> **Instructions for the task**
In the listing below, locate the lines that hold "bodies" and copy them.

> **Record extracts**
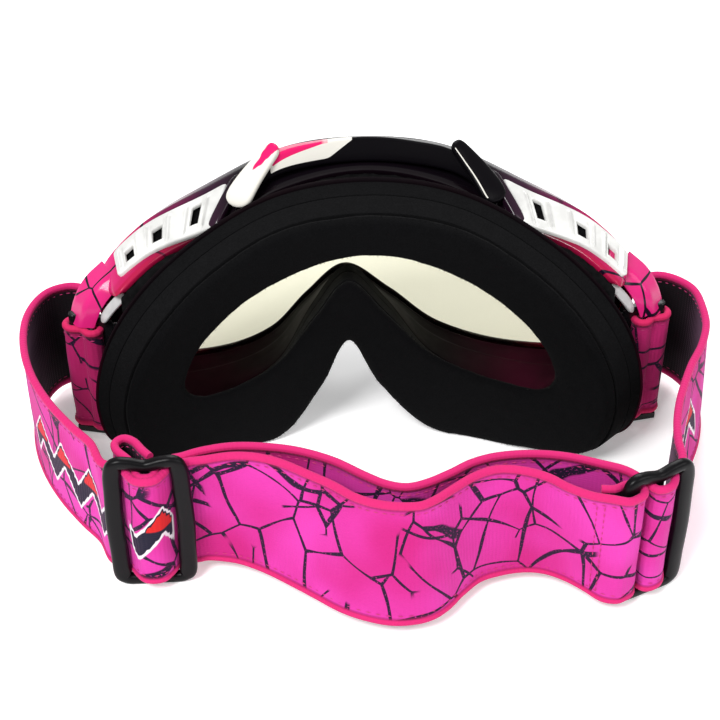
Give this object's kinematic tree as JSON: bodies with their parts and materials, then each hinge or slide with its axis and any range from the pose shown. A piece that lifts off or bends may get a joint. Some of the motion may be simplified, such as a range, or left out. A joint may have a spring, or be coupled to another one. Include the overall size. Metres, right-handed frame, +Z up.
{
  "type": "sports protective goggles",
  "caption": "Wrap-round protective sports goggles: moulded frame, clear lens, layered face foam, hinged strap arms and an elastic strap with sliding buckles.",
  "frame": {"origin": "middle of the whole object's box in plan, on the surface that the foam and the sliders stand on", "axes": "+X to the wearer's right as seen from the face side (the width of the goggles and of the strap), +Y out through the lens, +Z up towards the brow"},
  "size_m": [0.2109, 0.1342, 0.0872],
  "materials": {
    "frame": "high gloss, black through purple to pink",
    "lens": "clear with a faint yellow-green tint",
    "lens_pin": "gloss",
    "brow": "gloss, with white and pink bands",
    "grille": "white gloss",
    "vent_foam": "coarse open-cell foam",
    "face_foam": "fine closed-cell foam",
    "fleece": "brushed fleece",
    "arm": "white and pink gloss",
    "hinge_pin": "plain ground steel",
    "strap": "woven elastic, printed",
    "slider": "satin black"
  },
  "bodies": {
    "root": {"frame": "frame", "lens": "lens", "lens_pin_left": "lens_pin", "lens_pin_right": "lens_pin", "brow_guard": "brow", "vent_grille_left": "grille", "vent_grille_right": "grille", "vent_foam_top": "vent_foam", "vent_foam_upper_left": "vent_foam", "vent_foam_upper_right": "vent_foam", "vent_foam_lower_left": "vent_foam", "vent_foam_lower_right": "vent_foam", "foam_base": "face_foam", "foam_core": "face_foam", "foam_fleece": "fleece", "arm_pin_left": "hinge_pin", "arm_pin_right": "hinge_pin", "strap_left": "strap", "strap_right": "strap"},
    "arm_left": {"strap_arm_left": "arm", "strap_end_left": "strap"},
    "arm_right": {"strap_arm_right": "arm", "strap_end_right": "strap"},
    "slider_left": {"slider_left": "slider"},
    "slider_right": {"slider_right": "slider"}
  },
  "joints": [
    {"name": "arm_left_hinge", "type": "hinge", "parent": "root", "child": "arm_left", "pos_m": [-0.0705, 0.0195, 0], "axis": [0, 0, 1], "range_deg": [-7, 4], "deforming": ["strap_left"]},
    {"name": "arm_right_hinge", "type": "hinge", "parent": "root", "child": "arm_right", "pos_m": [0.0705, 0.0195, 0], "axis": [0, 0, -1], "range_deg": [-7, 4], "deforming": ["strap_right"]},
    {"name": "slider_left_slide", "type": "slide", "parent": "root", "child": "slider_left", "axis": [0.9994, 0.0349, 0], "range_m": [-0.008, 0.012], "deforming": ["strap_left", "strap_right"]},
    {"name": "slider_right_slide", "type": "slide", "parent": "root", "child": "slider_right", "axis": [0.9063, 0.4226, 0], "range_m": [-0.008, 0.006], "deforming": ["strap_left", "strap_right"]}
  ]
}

--

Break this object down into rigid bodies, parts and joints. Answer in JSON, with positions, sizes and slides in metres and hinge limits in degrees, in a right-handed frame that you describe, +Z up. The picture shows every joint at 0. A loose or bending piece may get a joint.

==

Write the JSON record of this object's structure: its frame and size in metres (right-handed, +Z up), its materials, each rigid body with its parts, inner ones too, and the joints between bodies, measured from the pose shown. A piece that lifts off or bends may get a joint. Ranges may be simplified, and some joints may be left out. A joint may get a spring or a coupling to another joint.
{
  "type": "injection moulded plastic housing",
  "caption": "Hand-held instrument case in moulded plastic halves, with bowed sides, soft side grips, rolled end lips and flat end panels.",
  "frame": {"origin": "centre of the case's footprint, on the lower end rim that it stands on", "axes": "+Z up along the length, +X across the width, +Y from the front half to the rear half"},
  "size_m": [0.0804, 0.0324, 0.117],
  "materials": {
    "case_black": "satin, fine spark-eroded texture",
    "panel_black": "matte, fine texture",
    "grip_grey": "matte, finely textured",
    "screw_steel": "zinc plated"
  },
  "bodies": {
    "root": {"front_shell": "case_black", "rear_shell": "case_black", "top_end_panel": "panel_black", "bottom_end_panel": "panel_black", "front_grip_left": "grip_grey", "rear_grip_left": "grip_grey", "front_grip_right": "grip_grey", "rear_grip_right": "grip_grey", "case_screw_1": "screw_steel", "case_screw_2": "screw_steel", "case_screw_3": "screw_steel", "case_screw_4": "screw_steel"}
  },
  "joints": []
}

> **Solution**
Give this object's kinematic tree as JSON: bodies with their parts and materials, then each hinge or slide with its axis and any range from the pose shown. A piece that lifts off or bends may get a joint. Some of the motion may be simplified, such as a range, or left out. A joint may have a spring, or be coupled to another one. Include the overall size. Metres, right-handed frame, +Z up.
  "bodies": {
Break this object down into rigid bodies, parts and joints. Answer in JSON, with positions, sizes and slides in metres and hinge limits in degrees, in a right-handed frame that you describe, +Z up. The picture shows every joint at 0. A loose or bending piece may get a joint.
Write the JSON record of this object's structure: its frame and size in metres (right-handed, +Z up), its materials, each rigid body with its parts, inner ones too, and the joints between bodies, measured from the pose shown. A piece that lifts off or bends may get a joint. Ranges may be simplified, and some joints may be left out. A joint may get a spring or a coupling to another joint.
  "bodies": {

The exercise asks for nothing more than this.